Syria brings all of these dangerous elements into a convergence, and negotiating them safely demands insight, balance, wisdom, intelligence, courage and a calm head, the very thing which the emotive attempts to whip up support against Assad is undermining. Sending videos of gassed children, as the Obama administration has just done, doesn't make for calm, detached evaluation of what is the right thing to do.

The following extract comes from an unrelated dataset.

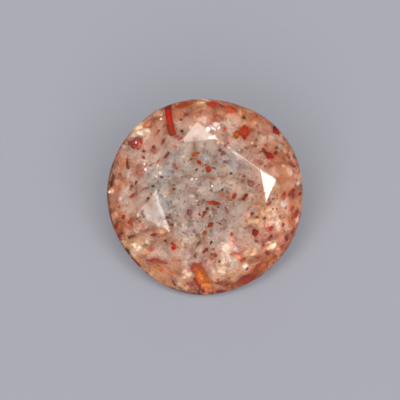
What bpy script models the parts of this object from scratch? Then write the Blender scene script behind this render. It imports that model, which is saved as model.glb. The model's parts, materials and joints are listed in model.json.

It is natural I guess to polarise our support, our sense of right and wrong, our passion for a resolution of such brutality, but it is not one which serves the reality of Syria and hence of finding a realistic solution. Narratives built on a myth of the moral high ground serve to rally the troops, but rarely to construct the peace. Sadly the way the conflict in Syria has been covered has been too much of this narrative of the moral high ground, and it has ground us into a momentum which could literally engulf the region in a much wider conflict and one where the stakes are much higher, touching into the vested national interests of the richest and most heavily armed nations on the planet.